Serious infertility question...need some advice from the ladies?


I am 32 yrs old...a coach, a teacher, a person who loves to work with kids...who got married 10 years ago to a woman who already had a son. I found out a year into our marraige that I could not have my own child. This, of course devastated me. I have a good relationship wih my stepson, but it is not the same because his dad is very active (Im always left out of things) My wife refused to adopt. I yearn for the father-child relationship that I have for whatever reason been deprived from having. I have a rotten relationship with my wife. Sex is non-existant...(not my choice) there is no intimacy.Im not a bad looking guy... Im losing my mind. I want to leave and see if there is any hope of starting over but am afraid of the thought of dating and mentioning that I cannnot have kids. What do I do? Are there good girls still left for a 32 year old like me? I just want to be #1 to somebody and right now Im not.

Answers:
Maybe your wife doesn't know how nasty she is being to you. IF you can get her to read Love and Respect by Gary Chapman?, For Women Only by Shanty Feldhan, and The Proper Care and Feeding Of Husbands by Dr. Laura things will probably improve tremendously, they were real eye openers for me. You can get all these books from Focus On The Family 1-800-A Family. There are plenty of situations were you could mentor young boys with no fathers. And I'm sure that your step son gets a lot from you being there.

Other Answers:
If you are not happy get out. There are good women out there. In the meantime, what about being a mentor or a big brother? Good luck to you,
Make sure starting over is what you want.
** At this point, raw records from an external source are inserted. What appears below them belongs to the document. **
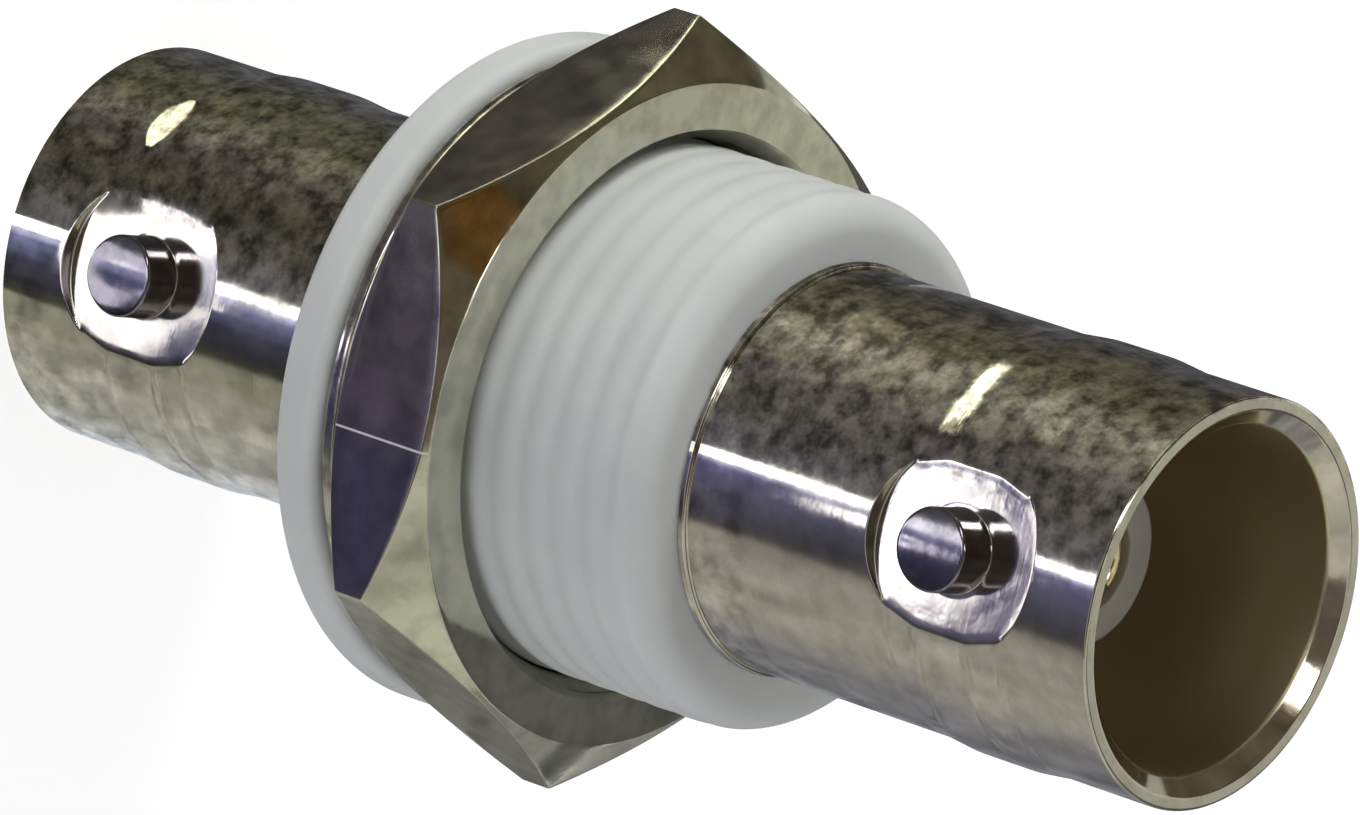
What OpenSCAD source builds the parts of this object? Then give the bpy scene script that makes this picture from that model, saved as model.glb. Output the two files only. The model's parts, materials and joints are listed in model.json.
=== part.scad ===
// Double-ended bayonet socket adapter for a panel, carried in an insulating bush.
// The axis runs along +Z, and the rear mouth stands on Z = 0 with the front mouth up.
// The lugs point along Y, and two flats of the nut face nearly the same way.

/* [Length] */
// Overall length, mouth to mouth
overall_l = 33.4; // [32.5:0.1:38]
// How far the rear shell stands out of the flange
rear_reach = 11.8; // [11:0.1:12.6]
// How far the front shell stands out of the bush
front_reach = 12.0; // [11:0.1:12.8]

/* [Shells] */
// Outside diameter of the barrels
barrel_d = 9.6; // [9.4:0.05:10]
// Wall of a barrel between its outside and the mouth's bore
shell_wall = 0.73; // [0.65:0.01:0.85]
// Depth of the mouth's bore to the inner shoulder
bore_depth = 8.8; // [8:0.1:9.4]
// Radial width of the lead-in at the mouth
lead_w = 0.4; // [0.2:0.05:0.5]
// Depth of the lead-in
lead_l = 0.8; // [0.4:0.1:1.2]
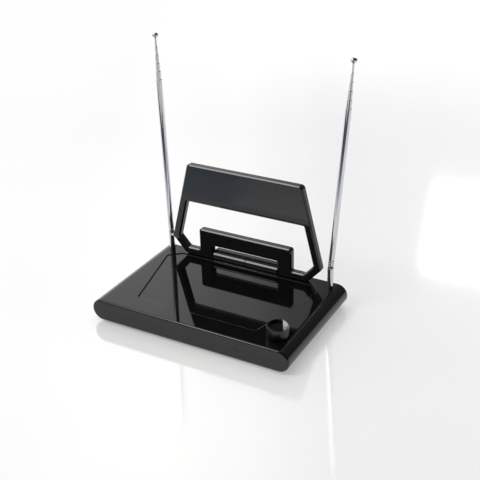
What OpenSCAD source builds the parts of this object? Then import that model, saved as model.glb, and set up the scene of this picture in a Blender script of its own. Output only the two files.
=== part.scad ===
// Indoor television antenna: a flat base, a fold-down UHF loop, two telescopic rods and a tuning knob.
// Origin: middle of the base, on the surface the rubber feet stand on. +X right, +Y back, +Z up.

/* [Base] */
// Width of the base, over its half-round ends
base_w = 230; // [190:1:280]
// Depth of the base, front to back
base_d = 144; // [120:1:175]
// Height of the two covers together
base_h = 24; // [22:0.5:29]
// Wall thickness of both covers
wall = 2.4; // [2:0.1:2.9]
// Rounding of the front and back rims
rim_r = 2; // [1:0.1:3]
// Open line left between the two covers
reveal = 0.3; // [0.2:0.05:0.6]
// Depth of the tray that the loop folds into
tray_depth = 1; // [0.6:0.1:1.2]
// Clearance of the tray round the folded loop
tray_gap = 1.2; // [1:0.1:3]
// From the front of the base to the tray
tray_front = 22.7; // [18:0.1:30]

/* [Feet] */
// Height that the rubber feet stand out below the base
foot_h = 2; // [1:0.1:4]
// Diameter of a foot
foot_d = 16; // [10:0.5:20]
// Distance of a foot from the side of the base
foot_side = 27; // [26:0.5:32]
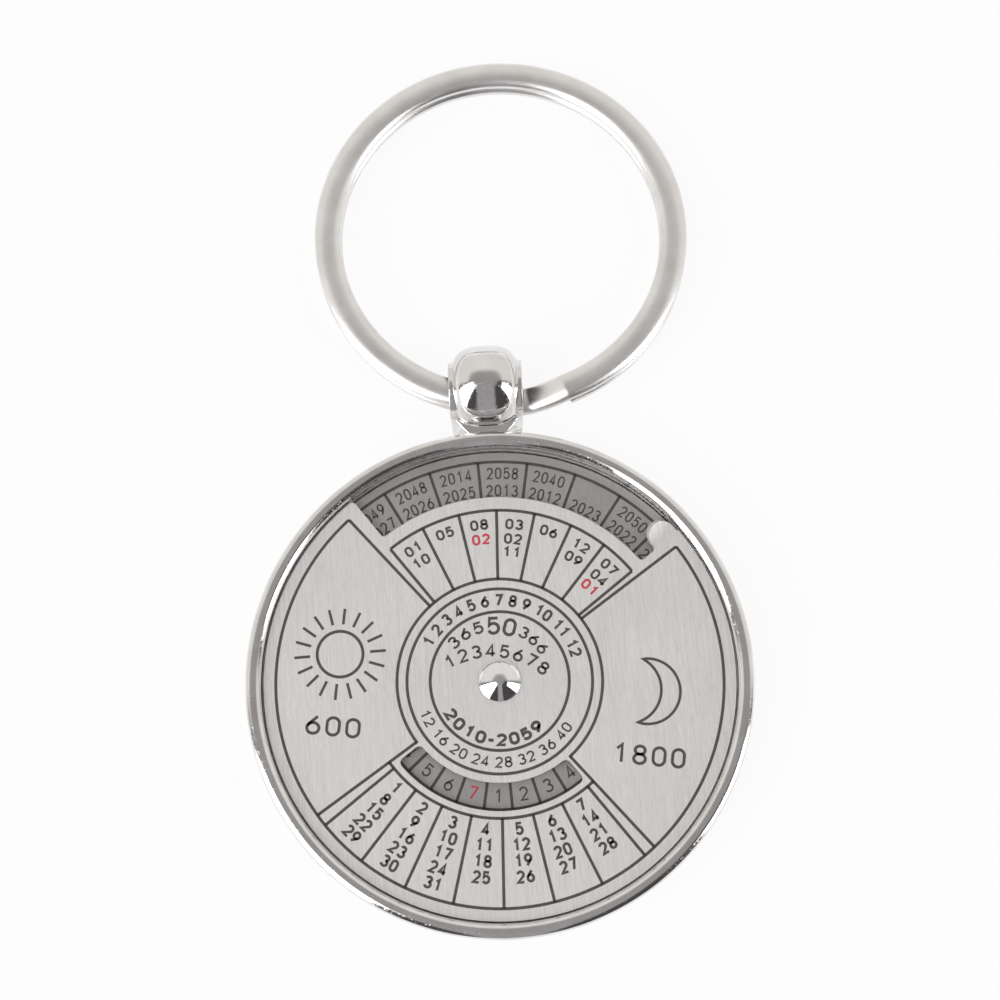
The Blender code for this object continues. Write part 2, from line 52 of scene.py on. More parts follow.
# Case and bail
CASE_RADIUS = 20.0
CASE_HEIGHT = 4.4
RIM_WIDTH = 1.25
RIM_POWER = 2.6
WALL_BULGE = 0.15
BACK_EDGE_RADIUS = 0.9
FLOOR_TOP = 1.5
FLOOR_FILLET = 0.25
SEAT_RADIUS = 18.66
SEAT_TOP = 3.2
SEAT_EASE = 0.12
POCKET_RADIUS = 2.6
POCKET_FLOOR = 0.6
BAIL_RADIUS = 3.22
BAIL_WIDTH = 5.6
BAIL_POWER = 3.0
BAIL_CENTRE = (0, 23.95, 3.32)
BORE_CENTRE = (0, 23.65, 3.07)
BORE_RADIUS = 2.07
BORE_MOUTH_RADIUS = 2.14
SLEEVE_RADIUS = 2.3
SLEEVE_WIDTH = 5.92
NECK_SHOULDER = 0.45
CAST_VOXEL = 0.055

# Plates and rivet
PLATE_RADIUS = 18.6
HOLE_RADIUS = 1.0
YEAR_PLATE_TOP = 2.4
DATE_PLATE_BOTTOM = 2.9
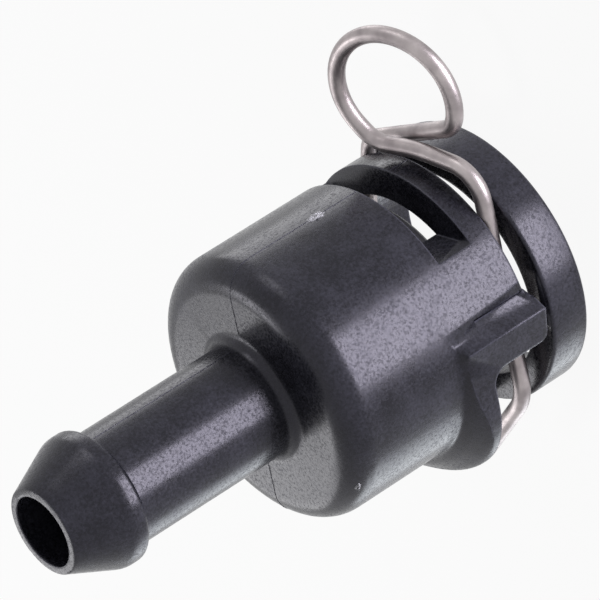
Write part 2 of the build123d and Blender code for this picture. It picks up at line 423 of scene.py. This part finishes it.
def cut_away(piece, cutter):
    """Subtracts the cutter from the piece's mesh, and removes the cutter."""
    cut = piece.modifiers.new(cutter.name, "BOOLEAN")
    cut.operation = "DIFFERENCE"
    cut.solver = "EXACT"
    cut.object = cutter
    bpy.context.view_layer.update()
    evaluated = piece.evaluated_get(bpy.context.evaluated_depsgraph_get())
    result = bpy.data.meshes.new_from_object(evaluated)
    piece.modifiers.clear()
    piece.data = result
    bpy.data.objects.remove(cutter)


def facet_foot():
    """Where the turned facet of an arm meets the round of the housing, as (x, y)."""
    ridge = Vector((ARM_RIDGE_X, ARM_OUTER_Y)) + RIDGE_SHIFT
    upper = Vector((ARM_HIGH_X, ARM_EDGE_Y)) + UPPER_EDGE_SHIFT
    low, high = 0.0, 1.0
    for _ in range(FOOT_SEARCH_STEPS):
        middle = 0.5 * (low + high)
        if ridge.lerp(upper, middle).length > HOUSING_RADIUS:
            low = middle
        else:
            high = middle
    return ridge.lerp(upper, low)


def shift_arm_edges(data):
    """Turns each arm's upper facet so that it faces the ring side."""
    run = Vector((ARM_HIGH_X - ARM_RIDGE_X, ARM_EDGE_Y - ARM_OUTER_Y))
    foot = facet_foot()
    for vertex in data.vertices:
        x, y, z = vertex.co
        side = 1 if y > 0 else -1
        on_arm = ARM_TIP_Z - TRIM < z < ABOVE_SKIRT_Z and abs(y) > ARM_EDGE_Y - TRIM
        if not on_arm:
            continue
        from_ridge = Vector((x - ARM_RIDGE_X, abs(y) - ARM_OUTER_Y))
        off_facet = abs(from_ridge.x * run.y - from_ridge.y * run.x) / run.length
        share = from_ridge.dot(run) / run.length_squared
        if off_facet > TRIM or not -FACET_SLACK < share < 1 + FACET_SLACK:
            continue
        shift = RIDGE_SHIFT.lerp(UPPER_EDGE_SHIFT, min(max(share, 0.0), 1.0))
        shifted = Vector((x, abs(y))) + shift
        on_housing = math.hypot(x, y) > HOUSING_RADIUS - TRIM and z > BAND_LOW_Z - TRIM
        if on_housing and shifted.length < HOUSING_RADIUS:
            shifted = foot
        vertex.co.x = shifted.x
        vertex.co.y = side * shifted.y


def lower_band_edge(data):
    """Brings the band's lower edge down, nearer to where the photo shows it."""
    for vertex in data.vertices:
        x, y, z = vertex.co
        facing = abs(math.atan2(y, x)) < BAND_HALF_ANGLE
        outside_bore = math.hypot(x, y) > BORE_RADIUS - TRIM
        if facing and outside_bore and abs(z - BAND_LOW_Z) < TRIM:
            vertex.co.z -= BAND_EDGE_DROP


def welded_copy(data):
    """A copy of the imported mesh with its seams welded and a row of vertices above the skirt."""
    copy = data.copy()
    mesh = bmesh.new()
    mesh.from_mesh(copy)
    bmesh.ops.remove_doubles(mesh, verts=mesh.verts, dist=WELD_DISTANCE)
    # The row keeps the housing round above the skirt when the arms' facets turn.
    bmesh.ops.bisect_plane(
        mesh,
        geom=[*mesh.verts, *mesh.edges, *mesh.faces],
        dist=SPLIT_DISTANCE,
        plane_co=(0, 0, ABOVE_SKIRT_Z),
        plane_no=(0, 0, 1),
    )
    mesh.to_mesh(copy)
    mesh.free()
    return copy


def dressed_body():
    """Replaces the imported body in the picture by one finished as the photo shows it."""
    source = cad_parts["coupling_body"]
    piece = bpy.data.objects.new("coupling_body_dressed", welded_copy(source.data))
    bpy.context.scene.collection.objects.link(piece)
    for cutter in body_cutters():
        cut_away(piece, cutter)
    shift_arm_edges(piece.data)
    lower_band_edge(piece.data)
    for face in piece.data.polygons:
        face.use_smooth = True
    piece.data.set_sharp_from_angle(angle=SHARP_ANGLE)
    put_on_body(piece, body_plastic)
    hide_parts("coupling_body")


dressed_body()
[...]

And yes, there's no doubt in my mind that you of course can start over.

My advice to you is when you meet someone new or someone you may start to get serious with, let her know you are unable to have children and that you want to look into adopting. If shes not okay with it... you'll just be in the same situation as you were so try and make that as clear as possible from the beginning. Another advantage to letting the woman know in the beginning is it saves you time, you won't be wasting any time on someone who doesn't want what you want. Thats all you need to do, find someone that wants what you want. And I know you can. :)

Best of luck!
There is always counseling if you want to try to make it work. However, if you do start over with someone new. When you get serious and start talking about the future, tell her that unfortunately you can't have biological children, but that you would love to raise them. Make sure you know what options you are open to: adoption (open, closed, foriegn, and older children), sperm donor, etc. I think being open and honest with her, is the best. Plus mentioning that you do want to raise children with her, even though they won't be biologically yours. Girls really like it when men admit to their own biological clock. ;-)
Before leaving your marriage, you might want to consider to talk with your wife and eventually to see a counsellor. Maybe there is a way to repair your marriage and to get closer with your wife. If things don't improve, don't despair, there are plenty of good girls out there, and quite a few who are ok with not having their own children. Then again, there are sperm donors too...
oh sweetie there are plenty of women out there that already have kids that would love to be with someone like you. I would trade my cheating bf for someone as honest as you in a heartbeat. there are lots of single women so dont be afraid of that part. just get the divorce before you go fishing for new women.
it really sounds like your miserable. I would hate to be in a marriage where my spouse didn;t try to see how I felt. It seems like your wife is very selfish. She should be willing to make you happy and the fact that you want a child should be important to her. I really feel for you and I hope your situation works out. Your wife should care more about your feelings and your wants. What is so wrong with adopting a child? She should at least consider it. I'm not for divorce, but I would definately get one in your case, because your miserable and your wife doesn't seem to care. Maybe you could get her to compromise. If not I say do what makes you happy.
well like yourself my fiancee can't have kids and we are 24. so now my whole life isn't shot. i know i've always thought about giving birth. but adopting is another thing. and if she isn't willing to give you a child then she isn't willing to allow you to have a child to love you. if your not happy get out because why live your life not happy. your 32 you still have time. you have to be upfront about not being able to have a child. my fiancee was and now here we are going to get married. i mean a child is a precious gift. but if you can't have a child.... and if your not getting any from your wife?? hopefully she isn't getting any from her sons father. cause my fiancee's ex wife cheated on him numorous of times just to get pregnant and well after the 40-60th time she cheated she got pregnant. and thats a husbands worse fear. But just leave if she isn't helping you cope through this. then she isn't a wife and not living up to her vows.